New commissions included Rockfield House in Nunney (1805) and various properties in Bath, including New Sydney Place (1807); and in Bathwick, Daniel Street (1810) and Raby Place (1825).

Norfolk Crescent in Bath was started around 1793 by John Palmer and continued about 1820 by Pinch. A similar completion of Palmer's designs was Nelson Place.

Pinch also has his own projects in Bath including, between 1808 and 1815, Cavendish Place, Cavendish Crescent (1817–1830), Sion Hill Place (1817–1820), Cleveland Pools (c.1814), St Mary's Church, Bathwick (1817–1820), Spa Villa, Bathwick Hill (1820), Prior Park Buildings, a terrace of 19 houses off Prior Park Road, built from 1820, St. Michael's Church, Twerton (1824) and the Royal United Hospital (now Gainsborough Hotel) in Beau Street, Bath (1824–1826).

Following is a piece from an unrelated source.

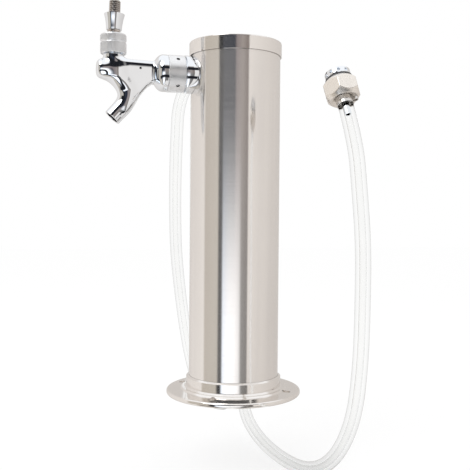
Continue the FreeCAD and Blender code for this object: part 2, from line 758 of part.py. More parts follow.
def hose_nut():
    end, aim = hose_end()
    start = NUT_START
    close = start + HEX_LONG
    floor = start + HEX_FLOOR
    body = hexagon(HEX_AF, start, close, end, aim)
    hole = TAIL_STEM_R + RUN
    room = turned(
        [(0, start - OVER), (HEX_MOUTH_R, start - OVER), (HEX_MOUTH_R, start), (hole, floor - HEX_LIP),
         (hole, floor), (HEX_THREAD_R, floor), (HEX_THREAD_R, close + OVER), (0, close + OVER)],
        end, aim)
    return body.cut(room)


def hose_washer():
    end, aim = hose_end()
    start = NUT_START + HEX_LONG + FACE_GAP
    return pipe(BLACK_RING_R, CROWN_SLEEVE_R + SEAT, start, start + BLACK_RING_THICK, end, aim)


def hose_crown():
    end, aim = hose_end()
    start = tail_flange_rear() + TAIL_FLANGE_THICK + SEAT
    ring = NUT_START + HEX_LONG + FACE_GAP
    lip = ring + BLACK_RING_THICK + SEAT
    top = lip + CROWN_LONG
    barrel = pipe(HEX_THREAD_R - RUN, CROWN_BORE_R, start, ring - SEAT, end, aim)
    head = pipe(CROWN_OUT_R, CROWN_BORE_R, lip, top, end, aim)
    sleeve = pipe(CROWN_SLEEVE_R, CROWN_BORE_R, start, top, end, aim)
    crown = barrel.fuse([head, sleeve])
    side = across(aim)
    other = aim.cross(side)
    notches = []
    for i in range(CROWN_NOTCHES):
        angle = 360 / CROWN_NOTCHES * i
        out = side * math.cos(math.radians(angle)) + other * math.sin(math.radians(angle))
        root = end + aim * (top - CROWN_NOTCH_DEEP) + out * CROWN_SLEEVE_R
        notches.append(rod(CROWN_NOTCH_WIDE / 2, root, root + out * CROWN_OUT_R))
    return crown.cut(notches)


def line_inside():
    return hose(INNER_ROUTE, "line_inside")


def beer_line():
    return hose(OUTER_ROUTE, "beer_line")


PIECES = [
    base_flange, column_tube, top_cap, cap_seal, shank, shank_collar, inner_saddle, lock_nut,
    coupling_nut, coupling_gasket, snap_ring, faucet_body, faucet_plunger, seat_washer, plunger_nut,
    ball_seat, friction_ring, bonnet, lever, lever_ferrule, elbow_gasket, elbow_nut, elbow_tail,
    inner_clamp, line_inside, beer_line, hose_clamp, hose_tailpiece, hose_nut, hose_washer, hose_crown,
]

os.makedirs("parts", exist_ok=True)
for make in PIECES:
    piece = make()
    piece.exportStep("parts/" + make.__name__ + ".step")
    print(make.__name__, len(piece.Solids), "solid,", round(piece.Volume, 1), "mm3, valid", piece.isValid())
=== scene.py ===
# %% [markdown]
# A stainless beer tower with one chromed faucet and a clear beer line. The metal
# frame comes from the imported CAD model, and every piece here is built round it in
# metres, with +Z up the column and the faucet towards -Y.

# %% Load the frame
import bpy
import bmesh
import json
import math
import numpy as np
from mathutils import Matrix, Vector


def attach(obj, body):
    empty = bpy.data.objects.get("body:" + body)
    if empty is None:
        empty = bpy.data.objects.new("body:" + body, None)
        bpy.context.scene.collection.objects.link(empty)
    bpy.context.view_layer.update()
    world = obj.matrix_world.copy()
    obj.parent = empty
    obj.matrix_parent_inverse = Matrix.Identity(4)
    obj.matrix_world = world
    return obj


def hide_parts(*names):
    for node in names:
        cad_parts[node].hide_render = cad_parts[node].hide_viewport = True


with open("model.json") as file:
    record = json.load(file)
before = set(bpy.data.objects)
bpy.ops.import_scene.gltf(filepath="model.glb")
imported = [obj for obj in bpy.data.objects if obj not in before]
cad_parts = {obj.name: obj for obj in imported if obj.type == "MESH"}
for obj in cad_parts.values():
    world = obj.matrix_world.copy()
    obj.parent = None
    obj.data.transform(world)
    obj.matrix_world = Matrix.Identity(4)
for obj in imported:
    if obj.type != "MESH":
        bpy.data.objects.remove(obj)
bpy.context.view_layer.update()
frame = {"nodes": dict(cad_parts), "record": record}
nodes = frame["nodes"]
MM = 0.001
UP = Vector((0, 0, 1))
print("pieces from the CAD model:", len(nodes))

# %% [markdown]
# The photograph was taken from about the middle of the column's height, 0.63 m
# from its axis. The lens, the height and the tilt were found together from the
# column's edges, the cap, the flange, its screw holes and the faucet.

# %% Camera
CAMERA_AWAY = 0.6286
CAMERA_Z = 0.152
CAMERA_TURN = math.radians(-16.0)   # from +X, seen from above
CAMERA_ASIDE = math.radians(-0.06)   # how far it looks past the column's axis
CAMERA_DOWN = math.radians(1.54)
CAMERA_ROLL = math.radians(0.42)
SENSOR_WIDTH, LENS = 36, 56.27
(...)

Outside Bath he worked in Wiltshire on St Lawrence's Church in Hungerford (1814–1816), Corsley House, Corsley (1814), Bishopstrow House (1817–1821) and the mausoleum for Richard Colt Hoare at St Peter's Church in Stourton (1819). He is also tentatively credited with extensions and alterations to Babington House near Frome in around 1790.